Derrière la Porte continue l'exploration de l'œuvre de l'auteur, sur les années 1953 et 1954, durant lesquelles il a écrit et publié un nombre ahurissant de nouvelles (et on en découvre encore aujourd'hui ; pour preuve Tant qu'il y a de la Vie, présentée ici, jadis sortie sous le pseudonyme de Richard Phillips), assiégeant, on s'en rend compte à la lecture de sa bibliographie, la quasi-totalité des supports alors existants. On y retrouve un Dick encore débutant (sa première publication ne remontant qu'à 1952), obligé de composer avec la Science-Fiction de l'époque et la thématique alors en vigueur (les invasions extraterrestres notamment), donnant des textes bien classiques, mais un Dick qui se cherche, en qui on peut déjà, avec une bonne dose d'intuition, déceler le grand, l'immense auteur qu'il deviendra et quelques uns de ses traits caractéristiques : sa paranoïa dévorante (Le Pendu dans le Square, la chute de La Crypte de Cristal...), sa peur de la femme, ce que d'autres appelleraient la femme castratrice (Derrière la Porte).
Mais un thème constant apparaît tout au long de ces pages : celui de la guerre. Une guerre capable de décimer un pays entier, de dresser d'anciens amis les uns contre les autres. Il ne faut pas perdre de vue que la guerre de Corée faisait encore rage lorsqu'il écrivit certains de ces textes et que l'on était de surcroît en pleine guerre froide ! Et par conséquent, des nouvelles comme Tant qu'il y a de la Vie et Tony et les Scarabées, par exemple, ne sont rien d'autre qu'un violent réquisitoire contre la bêtise humaine, un plaidoyer pour la paix et l'amour. Certains auteurs actuels feraient bien d'en prendre de la graine !

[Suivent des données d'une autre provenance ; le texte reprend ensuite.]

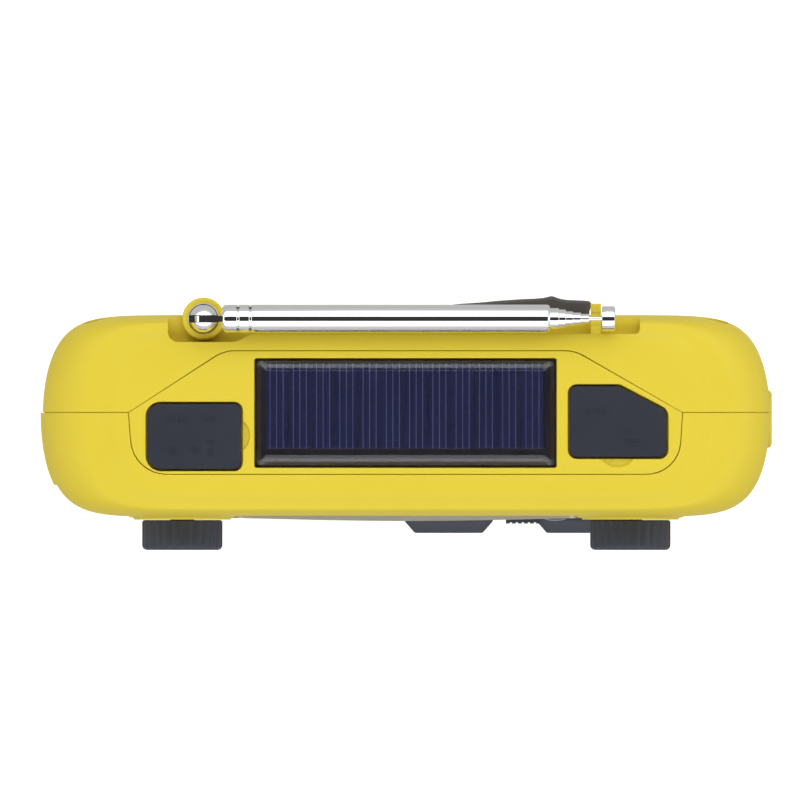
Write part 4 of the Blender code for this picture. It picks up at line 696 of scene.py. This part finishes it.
left_marks = [raised(rectangle(x, x + 0.55, middle - 1.5, middle - 0.1, 0.15, 2))
              for x in (-60.0, -58.8, -57.6, -56.4, -55.2, -50.8, -49.6, -48.4)]
left_marks += [ring_mark(-58.4, middle - 8.6, 0.9), ring_mark(-52.9, middle - 8.6, 0.9)]
left_marks += [raised(rectangle(-49.6, -48.0, middle + y, middle + y + 0.4, 0.15, 2)) for y in (-6.6, -8.7, -9.9)]
right_marks = [raised(rectangle(x, x + 0.5, middle + 0.5, middle + 1.8, 0.15, 2))
               for x in (44.8, 46.0, 47.2, 48.4, 49.6)]
right_marks += [raised(rectangle(54.8, 58.6, middle + y, middle + y + 0.35, 0.15, 2)) for y in (-6.2, -7.4)]
for name, port_at, marks in (("left_port_cover", left_port_at, left_marks),
                             ("right_port_cover", right_port_at, right_marks)):
    flap = soft_prism(name + "_flap", lambda g, at=port_at: at(g - 0.2), "Z", cover_low, cover_top, 0.45)
    carve(flap, "UNION", *marks)
    fit(flap, rubber, "left_cover" if name.startswith("left") else "right_cover", [name])

# ----------------------------------------
# Sockets in the wells: a stamped steel charging socket, a black plastic earphone socket, and a
# steel shell for the output plug with its contact tongue.

plated = clouded("plated_steel", (1.5, 3.0, (1.0, 1.0, 0.08)), (0.52, 0.52, 0.53), (0.68, 0.68, 0.69),
                 0.2, 0.2, 0.006, 1.0)
black = moulded("black_plastic", (0.018, 0.018, 0.02), (0.026, 0.026, 0.028), 0.45)
dress(["charge_socket", "usb_output_socket", "generator", "volume_control", "speaker_frame"], plated)
socket_top = case_top - 7.9
throat = [(1.8, socket_top - 12), (3.2, socket_top - 12), (3.2, socket_top - 0.3), (2.9, socket_top),
          (2.2, socket_top), (1.8, socket_top - 0.4)]
phone = lathe("phone_socket_body", throat, "Z", phone_place, 48, ring=True)
fit(phone, black, "case", ["phone_socket"])

# ----------------------------------------
# Antenna: polished chromed brass tubes drawn one inside the next, with a turned cap. The main
# tube's tongue swings in a slotted ball, and the ball's foot turns in a lug on the case.

chrome = Finish("polished_chrome", (0.86, 0.86, 0.87), 0.05, 1.0)
draw_marks, smears = chrome.noise(0.8, 3.0, (0.04, 1.0, 1.0)), chrome.noise(16.0, 4.0)
chrome.feed("Roughness", 0.02 + 0.03 * draw_marks + 0.04 * smears)
chrome.feed("Base Color", chrome.mix(smears, (0.83, 0.835, 0.85), (0.89, 0.89, 0.895)))
chrome.bump(draw_marks, 0.0015)
antenna_z = case_top + 3.9
pivot, pin_hole = (antenna_x, antenna_z), 0.72
line = (antenna_y, antenna_z)

flange = case_top - 1.7
curve = [(0, flange - 11), (1.5, flange - 11), (1.8, flange - 10.6), (1.8, flange), (3.7, flange),
         (3.9, flange + 0.2),
         (3.9, flange + 0.8), (3.7, flange + 1.0), (2.5, flange + 1.15)]
curve += [(3.5 * math.cos(t), antenna_z + 3.5 * math.sin(t)) for t in np.radians(np.linspace(-44, 90, 28))]
knuckle = lathe("antenna_ball", curve, "Z", (antenna_x, antenna_y), 72)
carve(knuckle, "DIFFERENCE", box((antenna_x - 6, antenna_y - 0.95, antenna_z - 2.6),
                                 (antenna_x + 6, antenna_y + 0.95, antenna_z + 6)),
      drill((pin_hole, pivot, 24), "Y", antenna_y - 6, antenna_y + 6))
fit(knuckle, chrome, "antenna_base", ["antenna_knuckle"])
rivet = lathe("antenna_rivet", [(0, antenna_y - 3.1), (0.45, antenna_y - 3.1), (0.6, antenna_y - 2.95),
                                (0.6, antenna_y + 2.95),
                               (0.45, antenna_y + 3.1), (0, antenna_y + 3.1)], "Y", pivot, 24)
fit(rivet, plated, "antenna_base", ["antenna_hinge_pin"])

tube_radii = (3.535, 2.65, 2.3, 1.85, 1.55, 1.2)
tube_ends = (35.9, 38.2, 39.9, 41.7, 43.7, 45.8)
collar = antenna_x + 4.6
curve = [(0, collar), (1.6, collar)]
curve += [(3.535 - 1.2 * (1 - math.sin(t)), collar + 1.2 * (1 - math.cos(t)))
          for t in np.radians((20, 40, 55, 70, 90))]
for groove in (4.0, 7.1):
    curve += [(3.535, collar + groove - 0.35), (3.36, collar + groove - 0.12), (3.33, collar + groove),
              (3.36, collar + groove + 0.12), (3.535, collar + groove + 0.35)]
curve += [(3.535, tube_ends[0] - 1.0), (3.5, tube_ends[0] - 0.45), (3.1, tube_ends[0]), (2.75, tube_ends[0]),
          (2.75, collar + 2.5), (0, collar + 2.5)]
main_tube = lathe("antenna_stage_1_tube", curve, "X", line, 72)
turn = np.radians(np.linspace(90, 270, 17))
tongue = np.array([(collar + 1.7, antenna_z - 1.5), (collar + 1.7, antenna_z + 1.5)]
                  + [(antenna_x + 2.2 * math.cos(t), antenna_z + 2.2 * math.sin(t)) for t in turn])
carve(main_tube, "UNION", prism("tongue", tongue, "Y", antenna_y - 0.75, antenna_y + 0.75))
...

Je ne pourrais donc, ne serait-ce qu'à ce titre, que conseiller la lecture de ce recueil, lequel voit le retour d'Alain Dorémieux à la traduction de son auteur favori, et ce en attendant toujours la biographie sur laquelle l'excellent Maxim Jakubowski planche depuis plusieurs années déjà.